* **Goal**:
Copy out the complete listing, word for word.

* **Given data**:
* Begin *
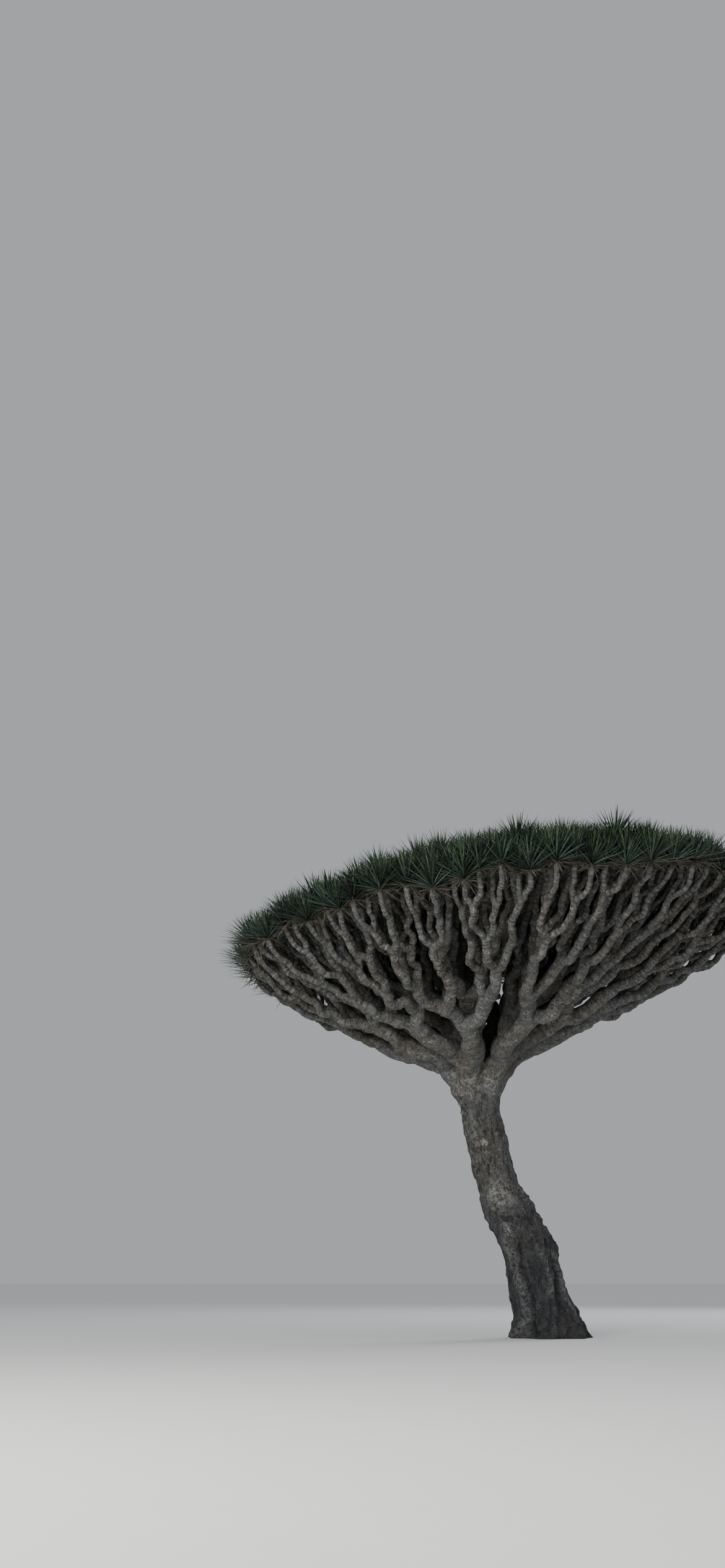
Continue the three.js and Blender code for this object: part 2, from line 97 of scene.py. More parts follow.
# Marks on the trunk's skin: how far they stand out, or sink in below 0, half width, and places.
# A place of two numbers is read across and down in a close-up at four times the photo's
# size. A place of three numbers is a given point in metres.
CLOSE_UP_CORNER = (690, 1740)
CLOSE_UP_SCALE = 4
FOLDS = [
    (-0.050, 0.026, [(390, 830), (430, 882), (480, 905), (530, 920), (560, 960), (556, 1010)]),
    (-0.020, 0.020, [(410, 800), (450, 812), (490, 835)]),
    (-0.040, 0.032, [(590, 1090), (600, 1200), (640, 1310), (680, 1430), (690, 1520), (680, 1620)]),
    (-0.026, 0.030, [(760, 1060), (820, 1200), (840, 1330), (860, 1480)]),
    (-0.060, 0.050, [(680, 1640)]),
    (-0.030, 0.020, [(425, 355)]),
    (-0.030, 0.022, [(455, 635)]),
    (-0.030, 0.020, [(715, 1055), (-0.090, -0.270, 1.075)]),
    (-0.024, 0.020, [(-0.620, -0.200, 2.000), (-0.672, -0.190, 1.895), (-0.668, -0.185, 1.830)]),
]
RIDGES = [
    (0.030, 0.075, [(500, 1070), (540, 1140), (560, 1230), (590, 1330), (630, 1430), (640, 1530),
                    (600, 1620), (555, 1680)]),
    (0.026, 0.040, [(720, 1090), (770, 1200), (790, 1300), (800, 1400)]),
    (0.028, 0.045, [(800, 1130), (850, 1260), (880, 1400), (960, 1560)]),
    (0.020, 0.026, [(410, 700), (470, 700), (530, 740), (520, 790), (450, 790), (410, 760)]),
    (0.022, 0.028, [(400, 480)]),
    (0.018, 0.024, [(430, 500)]),
    (0.024, 0.026, [(395, 550)]),
    (0.020, 0.024, [(-0.640, -0.191, 1.851)]),
    (0.022, 0.028, [(380, 630)]),
    (0.048, 0.034, [(190, 110)]),
    (0.036, 0.026, [(215, 170)]),
    (0.046, 0.028, [(232, 230)]),
    (0.032, 0.024, [(255, 300), (-0.885, -0.085, 2.330)]),
    (0.036, 0.026, [(-0.868, -0.078, 2.200)]),
    (0.036, 0.028, [(-0.850, -0.060, 2.080), (290, 520)]),
    (0.038, 0.026, [(305, 590)]),
    (0.016, 0.030, [(300, 340), (330, 390)]),
]
LICHEN_SPOTS = [((-0.545, -0.220, 1.590), 0.16), ((520, 985), 0.08)]
LICHEN_DISC = (365, 415)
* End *
* **Exercise answer**:
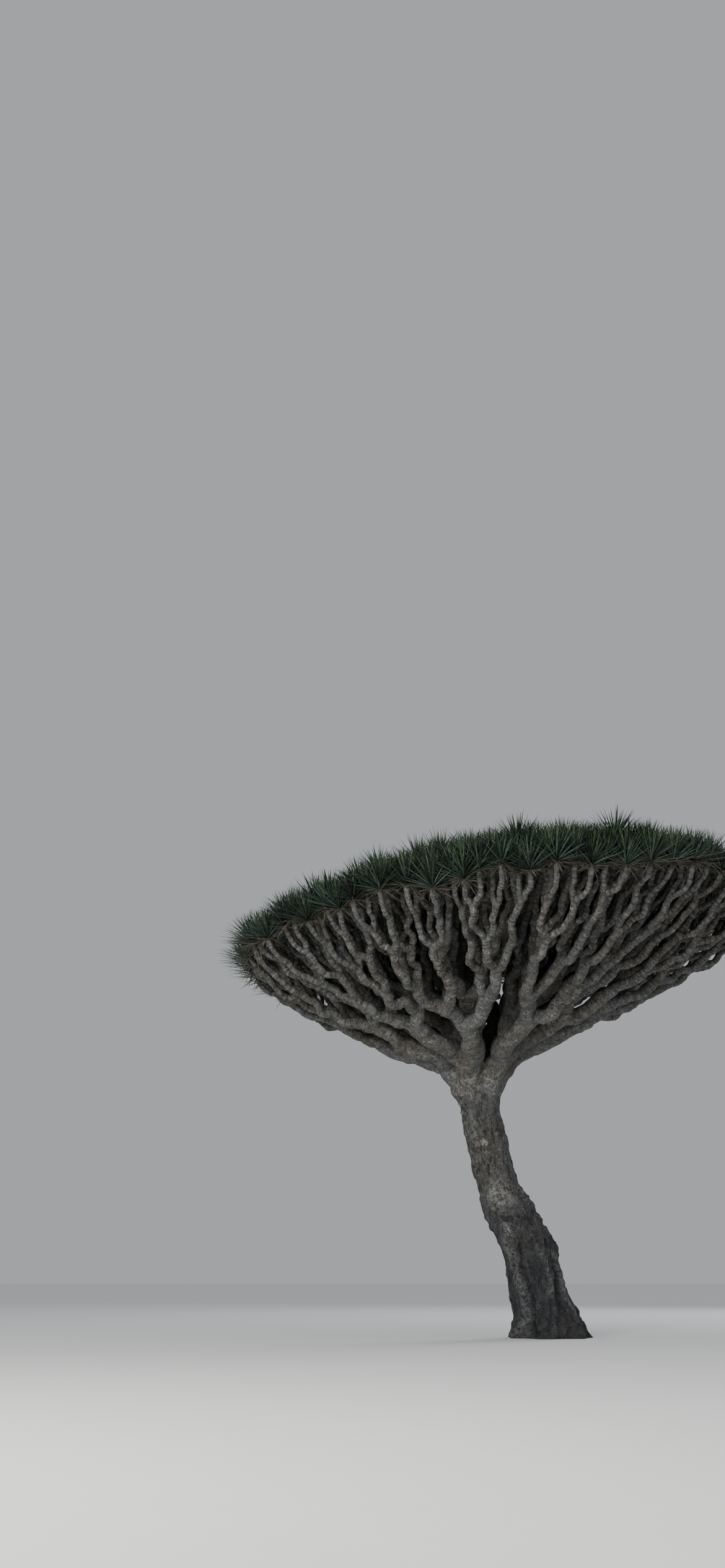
Continue the three.js and Blender code for this object: part 2, from line 97 of scene.py. More parts follow.
# Marks on the trunk's skin: how far they stand out, or sink in below 0, half width, and places.
# A place of two numbers is read across and down in a close-up at four times the photo's
# size. A place of three numbers is a given point in metres.
CLOSE_UP_CORNER = (690, 1740)
CLOSE_UP_SCALE = 4
FOLDS = [
    (-0.050, 0.026, [(390, 830), (430, 882), (480, 905), (530, 920), (560, 960), (556, 1010)]),
    (-0.020, 0.020, [(410, 800), (450, 812), (490, 835)]),
    (-0.040, 0.032, [(590, 1090), (600, 1200), (640, 1310), (680, 1430), (690, 1520), (680, 1620)]),
    (-0.026, 0.030, [(760, 1060), (820, 1200), (840, 1330), (860, 1480)]),
    (-0.060, 0.050, [(680, 1640)]),
    (-0.030, 0.020, [(425, 355)]),
    (-0.030, 0.022, [(455, 635)]),
    (-0.030, 0.020, [(715, 1055), (-0.090, -0.270, 1.075)]),
    (-0.024, 0.020, [(-0.620, -0.200, 2.000), (-0.672, -0.190, 1.895), (-0.668, -0.185, 1.830)]),
]
RIDGES = [
    (0.030, 0.075, [(500, 1070), (540, 1140), (560, 1230), (590, 1330), (630, 1430), (640, 1530),
                    (600, 1620), (555, 1680)]),
    (0.026, 0.040, [(720, 1090), (770, 1200), (790, 1300), (800, 1400)]),
    (0.028, 0.045, [(800, 1130), (850, 1260), (880, 1400), (960, 1560)]),
    (0.020, 0.026, [(410, 700), (470, 700), (530, 740), (520, 790), (450, 790), (410, 760)]),
    (0.022, 0.028, [(400, 480)]),
    (0.018, 0.024, [(430, 500)]),
    (0.024, 0.026, [(395, 550)]),
    (0.020, 0.024, [(-0.640, -0.191, 1.851)]),
    (0.022, 0.028, [(380, 630)]),
    (0.048, 0.034, [(190, 110)]),
    (0.036, 0.026, [(215, 170)]),
    (0.046, 0.028, [(232, 230)]),
    (0.032, 0.024, [(255, 300), (-0.885, -0.085, 2.330)]),
    (0.036, 0.026, [(-0.868, -0.078, 2.200)]),
    (0.036, 0.028, [(-0.850, -0.060, 2.080), (290, 520)]),
    (0.038, 0.026, [(305, 590)]),
    (0.016, 0.030, [(300, 340), (330, 390)]),
]
LICHEN_SPOTS = [((-0.545, -0.220, 1.590), 0.16), ((520, 985), 0.08)]
LICHEN_DISC = (365, 415)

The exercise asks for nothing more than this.